> [Dataset section]
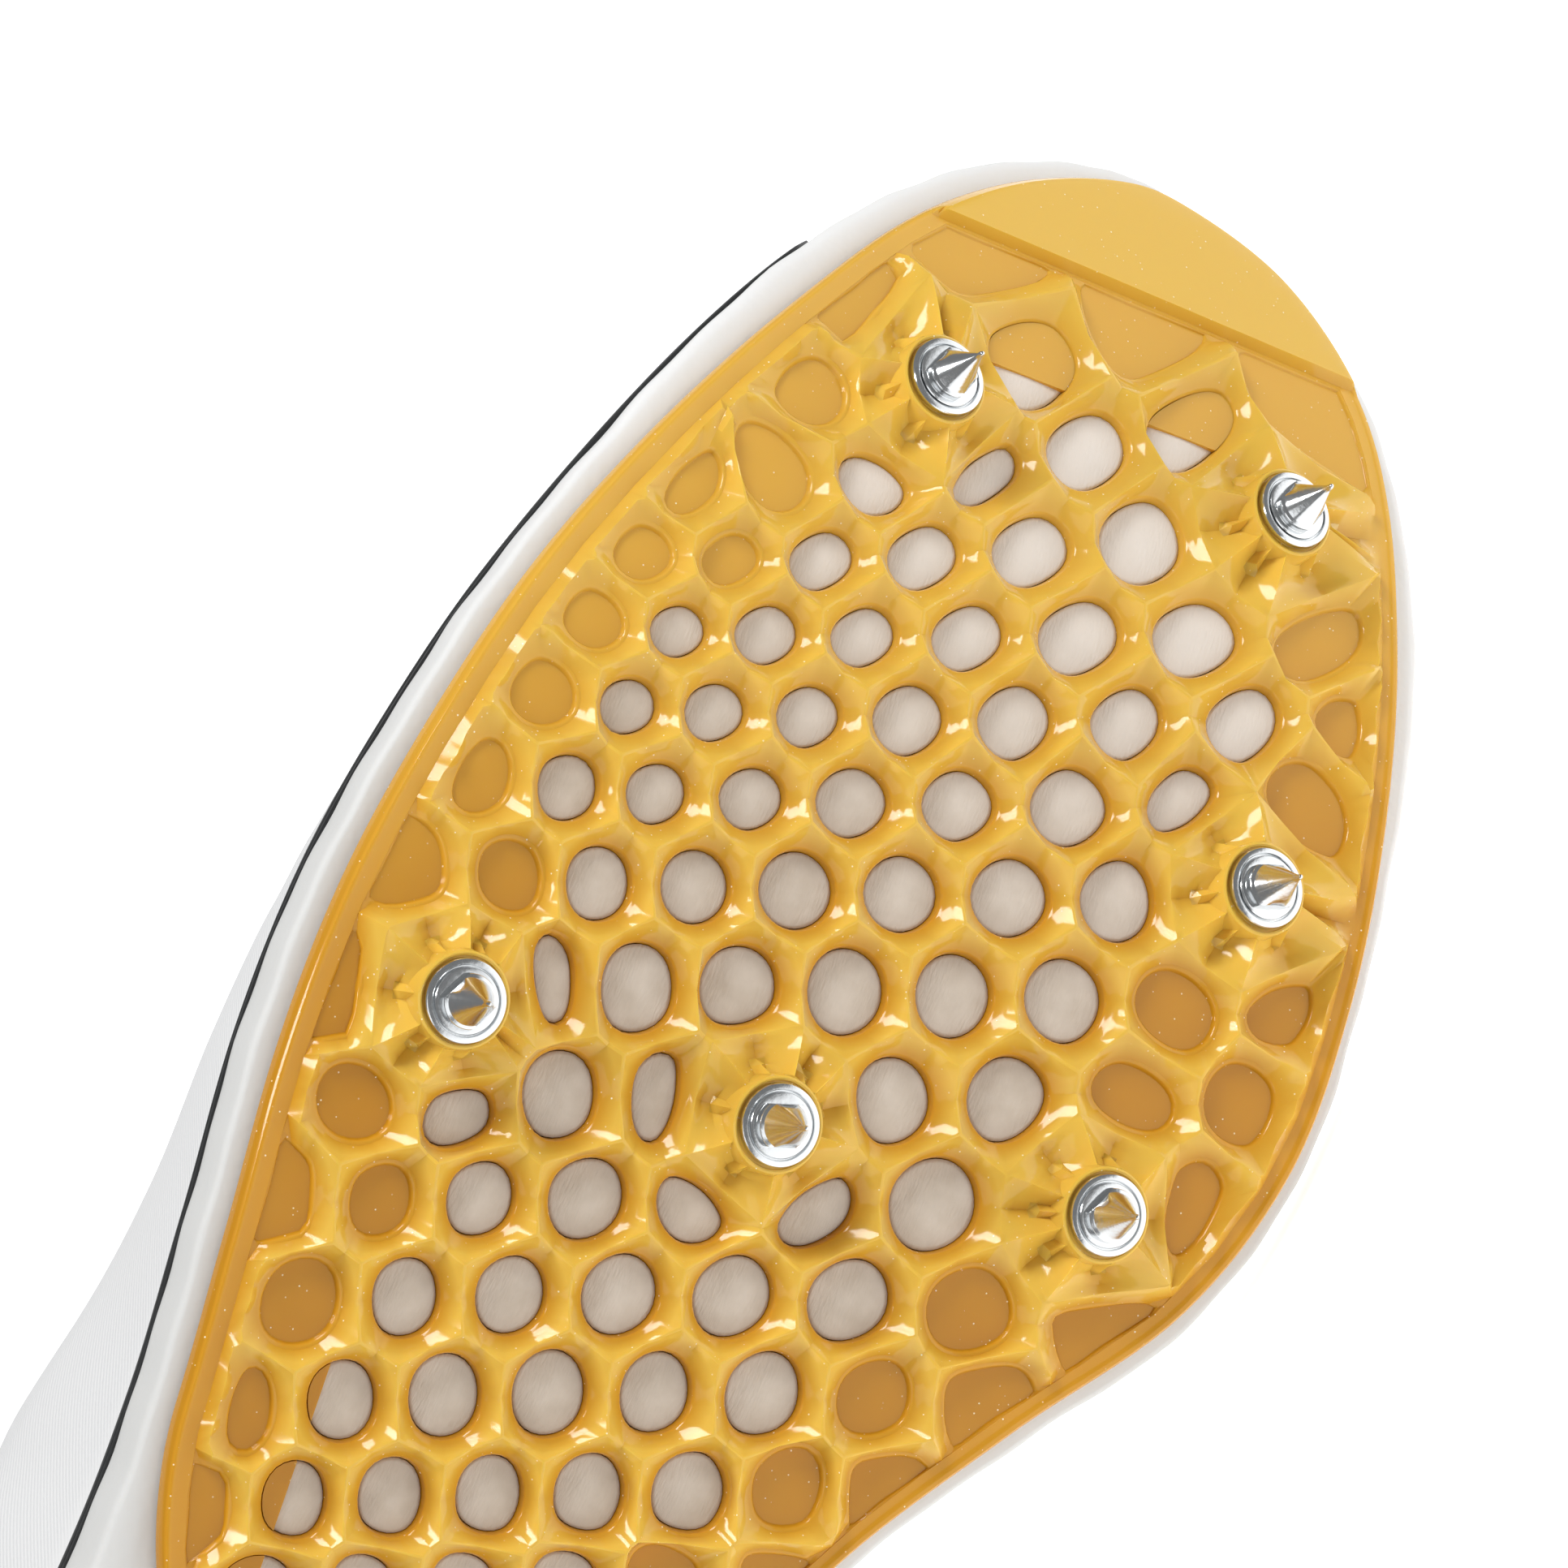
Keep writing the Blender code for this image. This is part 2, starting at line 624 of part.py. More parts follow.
def spikes():
    """Six spikes, each seated on its boss and square to the sole line."""
    points, faces = spike_mesh()
    made = []
    for number, (along, across, turn) in enumerate(SPIKES, 1):
        a = along * sole_length()
        y = across * BALL_WIDTH
        seat = Vector(sole_point(a, y, -BOSS_HEIGHT - GAP))
        down = (Vector(sole_point(a, y, -1.0)) - Vector(sole_point(a, y, 0.0))).normalized()
        front = Vector((-down.z, 0, down.x))
        angle = math.radians(turn)
        flat = front * math.cos(angle) + Vector((0, 1, 0)) * math.sin(angle)
        other = down.cross(flat)
        spike = new_object(f"spike_{number}", points, faces, "spike")
        turned = Matrix((flat, other, down)).transposed().to_4x4()
        spike.matrix_world = Matrix.Translation(seat) @ turned
        made.append(spike)
    return made


def under_height(along):
    """Height of the midsole's underside over the sole line.

    It lies on the plate in front, and comes down to the floor level behind the plate's tail.
    """
    level = sole_point(along, 0.0, 0.0)[..., 2]
    share = smooth((PLATE_TAIL - RAMP_START - along) / RAMP_LENGTH)
    bevel = HEEL_BEVEL * smooth((BEVEL_LENGTH - along) / BEVEL_LENGTH)
    return GAP * (1 - share) + (bevel - level) * share


def midsole():
    """Foam midsole from heel to toe, with a soft side and a pocket for the felt board."""
    levels = []
    for share, bulge in SIDE_PROFILE:
        edge = outline(SOLE_STEPS, SOLE_BULGE * bulge)
        if share == 0.0:
            heel = smooth((PLATE_TAIL - edge[:, :, 0]) / RAMP_LENGTH)[:, :, None]
            edge = edge * (1 - heel) + outline(SOLE_STEPS, -HEEL_EDGE_ROUND) * heel
        low = under_height(edge[:, :, 0])
        high = stack_height(edge[:, :, 0])
        levels.append(sole_point(edge[:, :, 0], edge[:, :, 1], low + (high - low) * share))
    body = stacked_solid("midsole", levels, "midsole")
    pocket = felt("felt_pocket", GAP, -2 * GAP)
    pocket.hide_render = True
    pocket.display_type = "WIRE"
    cut = body.modifiers.new("pocket", "BOOLEAN")
    cut.object = pocket
    cut.operation = "DIFFERENCE"
    return body, pocket


def felt(name, grow, bottom):
    """Felt board behind the plate's open cells, or the room that it needs in the midsole."""
    edge = plate_sides(FELT_INSET - grow, FELT_STEPS)
    behind = (edge[:, :, 0] < FELT_FRONT * sole_length() + grow).all(axis=0)
    edge = edge[:, behind]
    nose = np.repeat(edge[:, -1].mean(axis=0)[None, None], 2, axis=0)
    edge = np.concatenate([edge, nose], axis=1)
    levels = [sole_point(edge[:, :, 0], edge[:, :, 1], up)
              for up in (GAP + bottom, GAP + FELT_THICKNESS + grow)]
    return stacked_solid(name, levels, "felt")


def insole():
    """Thin insole that lies in the upper, on the midsole."""
    inset = UPPER_INSET + UPPER_WALL + 2 * GAP
    levels = []
    for up_edge in (0.0, 1.0):
        edge = outline(SOLE_STEPS, -inset - INSOLE_BEVEL * up_edge)
        up = stack_height(edge[:, :, 0]) + GAP + INSOLE_THICKNESS * up_edge
        levels.append(sole_point(edge[:, :, 0], edge[:, :, 1], up))
    return stacked_solid("insole", levels, "insole")


def section(along, edge_y, middle_y, angle, inward=0.0):
    """Point of the upper at an angle of 0 at the sole edge and 90 on the crest.

    across = middle + half width * cos(angle) ^ r and up = rise * sin(angle) ^ r, with the
    heel drawn in towards the top.
    """
    rows = np.array(SECTIONS)
    share = along / sole_length()
    rise = np.interp(share, rows[:, 0], rows[:, 1]) * INSTEP_HEIGHT - inward
    half = edge_y - middle_y
    half = half - np.sign(half) * inward
    angle = np.radians(angle)
    across = middle_y + half * np.cos(angle) ** SECTION_ROUNDNESS
    up = rise * np.sin(angle) ** SECTION_ROUNDNESS
    height = up / INSTEP_HEIGHT
    heel = smooth((HEEL_SHARE - share) / HEEL_SHARE)
    shift = (HEEL_CURVE * height ** 2 - HEEL_BELLY * np.sin(np.pi * np.clip(height, 0, 1))) * heel
    return sole_point(along + shift, across, stack_height(along) + GAP + up)


def crest_line(along):
    """Middle of the foot at a place along the sole: halfway between the two edges."""
    edge = outline(200)
    outer = np.interp(along, edge[0, :, 0], edge[0, :, 1])
    inner = np.interp(along, edge[1, :, 0], edge[1, :, 1])
    return (outer + inner) / 2


def upper():
    """One hollow shell: closed over the toe, open at the throat, collar and underneath."""
    rows = np.array(SECTIONS)
    steps = SOLE_STEPS
    edge = outline(steps, -UPPER_INSET)
    columns = WALL_STEPS + 1
    points, index, faces, known = [], {}, [], {}
    for side in (0, 1):
        for i in range(steps + 1):
            along, edge_y = edge[side, i]
            middle = crest_line(edge[:, i, 0].mean())
            share = along / sole_length()
            wrap = float(np.interp(share, rows[:, 0], rows[:, 2]))
            for k in range(columns):
                angle = wrap * k / WALL_STEPS
                place = section(along, edge_y, middle, angle)
                if k == WALL_STEPS and wrap > 89.9 or i in (0, steps):
                    key = (i, k)
                else:
                    key = (side, i, k)
                if key not in known:
                    known[key] = len(points)
                    points.append(place)
                index[side, i, k] = known[key]
    for side in (0, 1):
        for i in range(steps):
            for k in range(WALL_STEPS):
                corners = [index[side, i, k], index[side, i + 1, k],
                           index[side, i + 1, k + 1], index[side, i, k + 1]]
                corners = tuple(dict.fromkeys(corners))
                faces.append(corners if side == 0 else corners[::-1])
    shell = new_object("upper", points, faces, "upper", sharp=60)
    wall = shell.modifiers.new("wall", "SOLIDIFY")
    wall.thickness = UPPER_WALL
    wall.offset = -1
    return shell


def arch_strip(name, stations, half_wrap, inward, thickness, finish):
    """Padded sheet that follows the upper's sections over the crest of the foot."""
    columns = 9
    angles = np.concatenate([np.linspace(half_wrap, 90, columns // 2 + 1),
                             np.linspace(90, half_wrap, columns // 2 + 1)[1:]])
    sides = [0] * (columns // 2 + 1) + [1] * (columns // 2)
    edge = outline(200, -UPPER_INSET)
    layers = []
    for depth in (inward, inward + thickness):
        for along in stations:
            middle = crest_line(along)
            for angle, side in zip(angles, sides):
                edge_y = float(np.interp(along, edge[side, :, 0], edge[side, :, 1]))
                layers.append(section(along, edge_y, middle, angle, depth))
    rows = len(stations)
    faces = []
    for i in range(rows - 1):
        for k in range(columns - 1):
            a = i * columns + k
            quad = (a, a + 1, a + columns + 1, a + columns)
            faces.append(quad)
            faces.append(tuple(q + rows * columns for q in quad)[::-1])
    rim = [k for k in range(columns)]
    rim += [i * columns + columns - 1 for i in range(1, rows)]
    rim += [(rows - 1) * columns + k for k in range(columns - 2, -1, -1)]
    rim += [i * columns for i in range(rows - 2, 0, -1)]
    for i, a in enumerate(rim):
        b = rim[(i + 1) % len(rim)]
        faces.append((b, a, a + rows * columns, b + rows * columns))
    return new_object(name, layers, faces, finish, sharp=60)


def tongue():
    """Padded tongue under the throat, standing a little above the collar."""
    stations = np.linspace(*TONGUE_ENDS, 10) * sole_length()
    depth = UPPER_WALL + TONGUE_CLEARANCE
    return arch_strip("tongue", stations, TONGUE_WRAP, depth, TONGUE_THICKNESS, "tongue")


def lace_strap(name, start, end):
    """One flat run of lace from an outer place to an inner place, over the crest."""
    steps = 6
    edge = outline(200, -UPPER_INSET)
    points = []
    for i in range(steps + 1):
        f = i / steps
        along = start + (end - start) * f
        middle = crest_line(along)
        side = 0 if f < 0.5 else 1
        edge_y = float(np.interp(along, edge[side, :, 0], edge[side, :, 1]))
        angle = 90 - abs(1 - 2 * f) * (90 - LACE_WRAP)
        for width, depth in ((-1, 0), (1, 0), (1, 1), (-1, 1)):
            place = along + width * LACE_WIDTH / 2
            points.append(section(place, edge_y, middle, angle, -LACE_LIFT - depth * LACE_THICKNESS))
    faces = [(0, 1, 2, 3), tuple(steps * 4 + k for k in (3, 2, 1, 0))]
    for i in range(steps):
        for k in range(4):
            j = (k + 1) % 4
            faces.append((i * 4 + k, i * 4 + j, (i + 1) * 4 + j, (i + 1) * 4 + k))
    return new_object(name, points, faces, "lace")


def laces():
    """Crossed runs of flat lace, joined where they cross and at the eyelet rows."""
    rows = np.linspace(*LACE_ENDS, LACE_ROWS) * sole_length()
    first = lace_strap("lace_crossings", rows[-1], rows[-1])
    cutters = []
    for i in range(LACE_ROWS - 1):
        cutters.append(lace_strap(f"lace_run_{i}_a", rows[i], rows[i + 1]))
        cutters.append(lace_strap(f"lace_run_{i}_b", rows[i + 1], rows[i]))
    for run in cutters:
        run.hide_render = True
        run.display_type = "WIRE"
        join = first.modifiers.new(run.name, "BOOLEAN")
        join.object = run
        join.operation = "UNION"
    return first, cutters


def resting_turn(objects):
    """Turn and shift that lay the shoe on its inner side, on the faces it rests on.

    The floor is the side of the shoe's convex hull nearest to the balance point.
    """
    points, weighted, total = [], Vector(), 0.0
    for made in objects:
        mesh = made.data
        place = made.matrix_world
        corners = [place @ v.co for v in mesh.vertices]
        points += corners
        mesh.calc_loop_triangles()
        density = MATERIALS[mesh.materials[0].name][3]
        for triangle in mesh.loop_triangles:
            a, b, c = (corners[i] for i in triangle.vertices)
            mass = density * a.dot(b.cross(c)) / 6
            weighted += mass * (a + b + c) / 4
            total += mass
    balance = weighted / total
    hull = bmesh.new()
    for p in points:
        hull.verts.new(p)
    bmesh.ops.convex_hull(hull, input=hull.verts)
    inner_side = [f for f in hull.faces if f.normal.y > 0.8 and f.calc_area() > GAP ** 2]
    floor = min(inner_side, key=lambda f: f.normal.dot(f.verts[0].co - balance))
    down = floor.normal.copy()
    hull.free()
    up = -down
    front = (Vector((1, 0, 0)) - down * down.x).normalized()
    back = up.cross(front)
    turned = Matrix((front, back, up))
    laid = np.array([turned @ p for p in points])
    low, high = laid.min(axis=0), laid.max(axis=0)
    shift = -Vector(((low[0] + high[0]) / 2, (low[1] + high[1]) / 2, low[2]))
    return Matrix.Translation(shift) @ turned.to_4x4()


def evaluated_copy(made):
    """Apply an object's modifiers to its mesh, so that the balance point counts them."""
    graph = bpy.context.evaluated_depsgraph_get()
    mesh = bpy.data.meshes.new_from_object(made.evaluated_get(graph), depsgraph=graph)
    made.modifiers.clear()
    made.data = mesh


def build():
    """Make every piece, then lay the shoe on its inner side under one parent."""
    for old in list(bpy.data.objects):
        bpy.data.objects.remove(old, do_unlink=True)
    body, pocket = midsole()
    lace, runs = laces()
    shell = upper()
    pieces = [spike_plate(), *spikes(), felt("felt_board", 0.0, 0.0), body, shell,
              tongue(), insole(), lace]
    bpy.context.view_layer.update()
    for made in (body, shell, lace):
        evaluated_copy(made)
    for helper in (pocket, *runs):
        bpy.data.objects.remove(helper, do_unlink=True)
    parent = bpy.data.objects.new("shoe", None)
    bpy.context.scene.collection.objects.link(parent)
    turn = resting_turn(pieces)
    for made in pieces:
        made.parent = parent
    parent.matrix_world = turn


build()
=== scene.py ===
# Looks of a right track spike shoe that lies on its inner side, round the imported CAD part.
# Lengths are in metres. Upright, x runs to the toe, y to the inner side and z up; the shoe
# is then laid on its inner side. A place on the sole is (along, across, up).
import math

import bmesh
import bpy
import numpy as np
from mathutils import Matrix, Vector
from mathutils.geometry import delaunay_2d_cdt


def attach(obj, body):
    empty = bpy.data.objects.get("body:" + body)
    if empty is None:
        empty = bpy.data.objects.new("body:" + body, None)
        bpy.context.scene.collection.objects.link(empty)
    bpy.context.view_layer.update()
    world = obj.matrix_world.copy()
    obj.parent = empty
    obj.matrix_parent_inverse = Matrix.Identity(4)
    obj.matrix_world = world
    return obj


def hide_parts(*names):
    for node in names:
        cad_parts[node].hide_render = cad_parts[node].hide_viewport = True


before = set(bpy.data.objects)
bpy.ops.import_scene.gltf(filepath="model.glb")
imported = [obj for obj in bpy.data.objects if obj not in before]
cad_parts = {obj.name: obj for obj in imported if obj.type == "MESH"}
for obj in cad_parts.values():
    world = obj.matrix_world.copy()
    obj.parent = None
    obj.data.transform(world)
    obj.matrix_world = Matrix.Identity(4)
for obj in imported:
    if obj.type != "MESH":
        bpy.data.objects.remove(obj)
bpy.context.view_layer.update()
print("frame loaded")

# Sizes that the pieces share, the same as in the CAD part
shoe = {
    "length": 0.2826,
    "ballWidth": 0.099,
    "instep": 0.062,
    "springStart": 0.176,  # the sole line is level to here, then an arc to the toe
    "springRadius": 0.188,
    "archRise": 0.005,
    "archFront": 0.165,
    "archBack": 0.103,
    "bed": 0.0133,
    "foreStack": 0.0075,
    "heelStack": 0.0127,
    "stackBack": 0.20,
    "stackFront": 0.66,
    "wall": 0.0016,
    "upperInset": 0.0004,
    "heelCurve": 0.007,
    "heelBelly": 0.003,
    "heelShare": 0.16,
    "seam": 0.0003,  # the upper's edge above the midsole's top
    "smoothing": 0.018,  # share along, to each side
}
shoe["soleLength"] = shoe["springStart"] + shoe["springRadius"] * math.asin(
    (shoe["length"] - shoe["springStart"]) / shoe["springRadius"])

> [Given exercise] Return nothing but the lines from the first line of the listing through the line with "return GAP *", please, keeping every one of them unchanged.

> [Exercise answer]
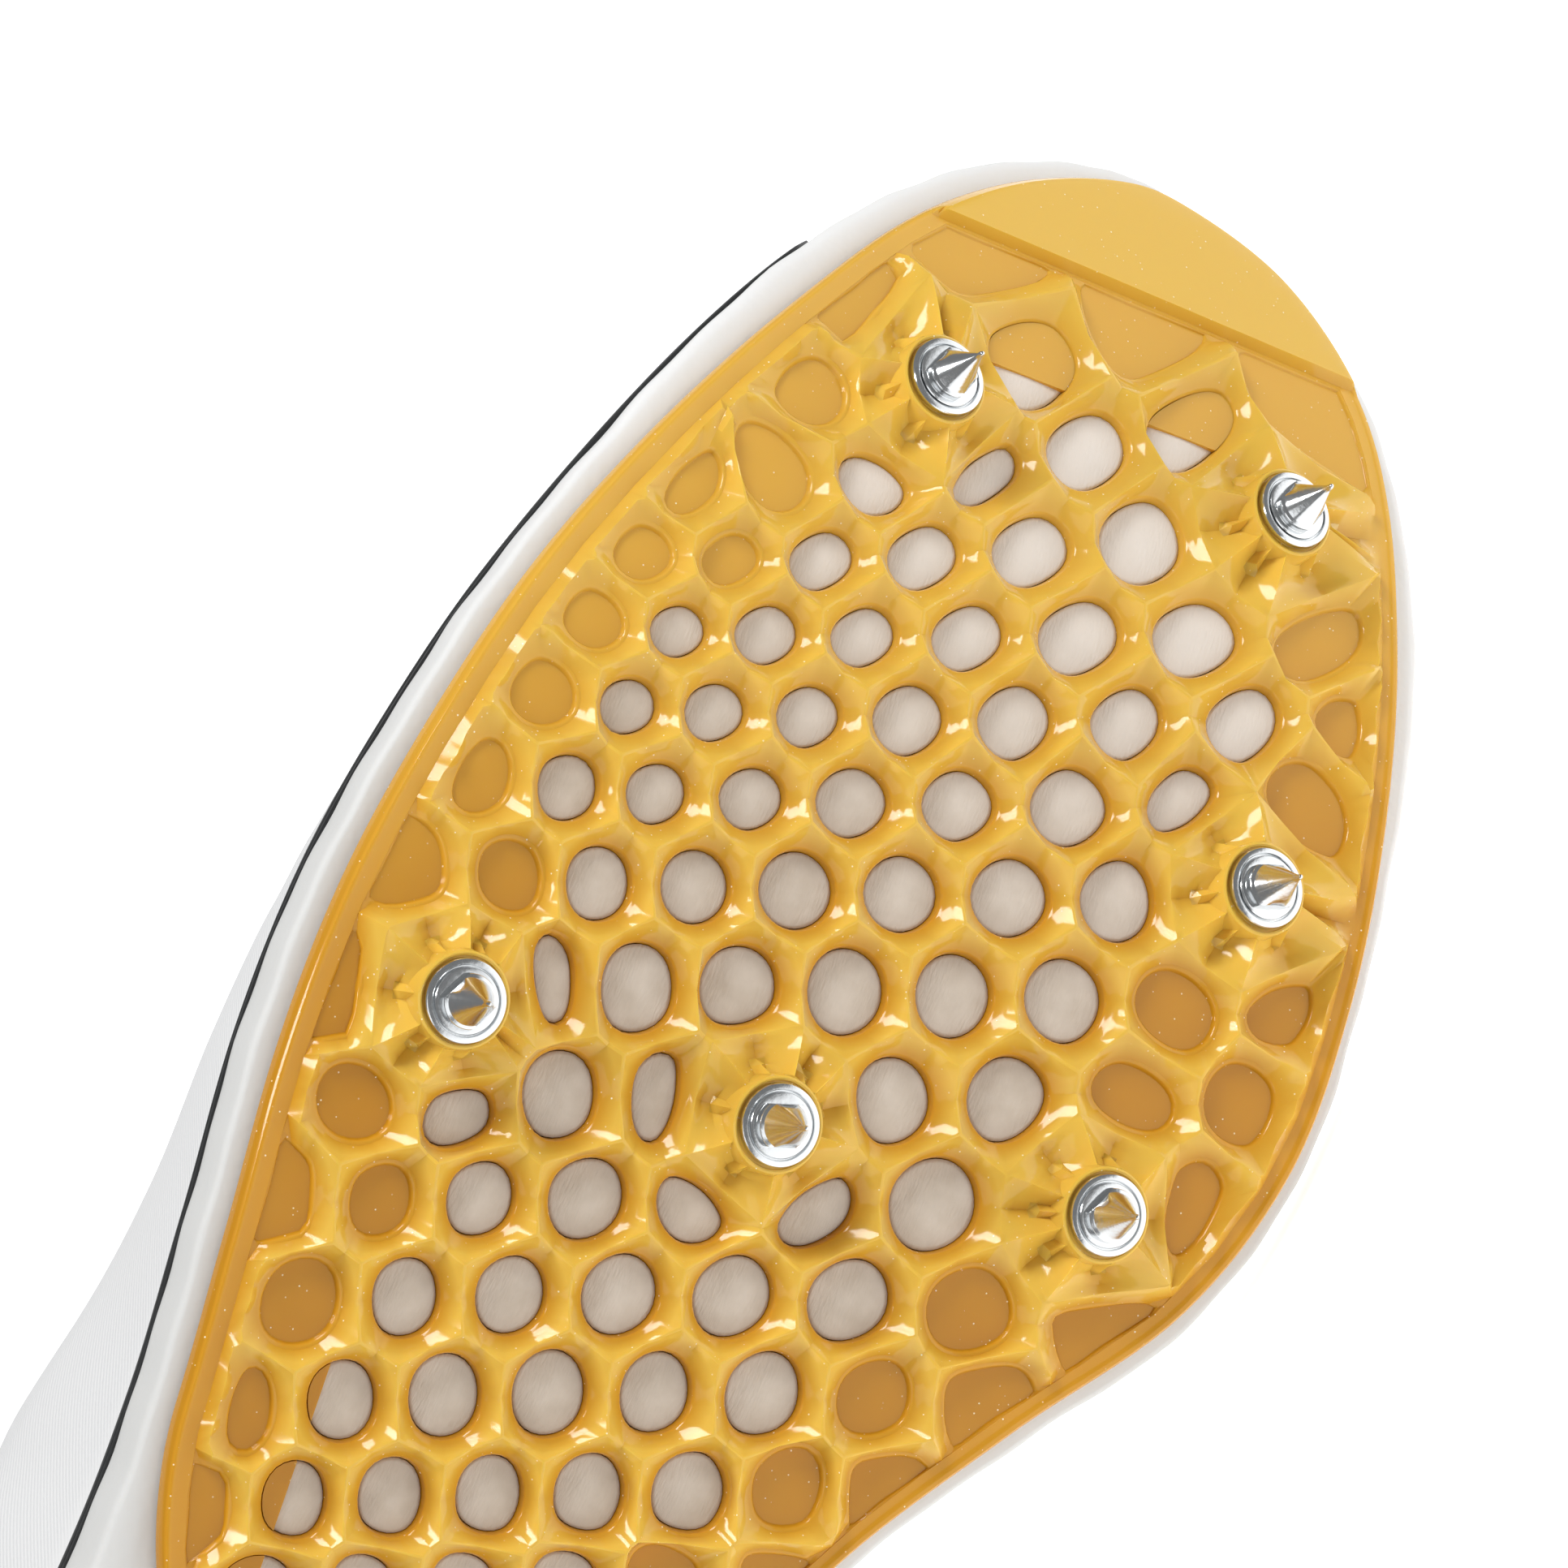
Keep writing the Blender code for this image. This is part 2, starting at line 624 of part.py. More parts follow.
def spikes():
    """Six spikes, each seated on its boss and square to the sole line."""
    points, faces = spike_mesh()
    made = []
    for number, (along, across, turn) in enumerate(SPIKES, 1):
        a = along * sole_length()
        y = across * BALL_WIDTH
        seat = Vector(sole_point(a, y, -BOSS_HEIGHT - GAP))
        down = (Vector(sole_point(a, y, -1.0)) - Vector(sole_point(a, y, 0.0))).normalized()
        front = Vector((-down.z, 0, down.x))
        angle = math.radians(turn)
        flat = front * math.cos(angle) + Vector((0, 1, 0)) * math.sin(angle)
        other = down.cross(flat)
        spike = new_object(f"spike_{number}", points, faces, "spike")
        turned = Matrix((flat, other, down)).transposed().to_4x4()
        spike.matrix_world = Matrix.Translation(seat) @ turned
        made.append(spike)
    return made


def under_height(along):
    """Height of the midsole's underside over the sole line.

    It lies on the plate in front, and comes down to the floor level behind the plate's tail.
    """
    level = sole_point(along, 0.0, 0.0)[..., 2]
    share = smooth((PLATE_TAIL - RAMP_START - along) / RAMP_LENGTH)
    bevel = HEEL_BEVEL * smooth((BEVEL_LENGTH - along) / BEVEL_LENGTH)
    return GAP * (1 - share) + (bevel - level) * share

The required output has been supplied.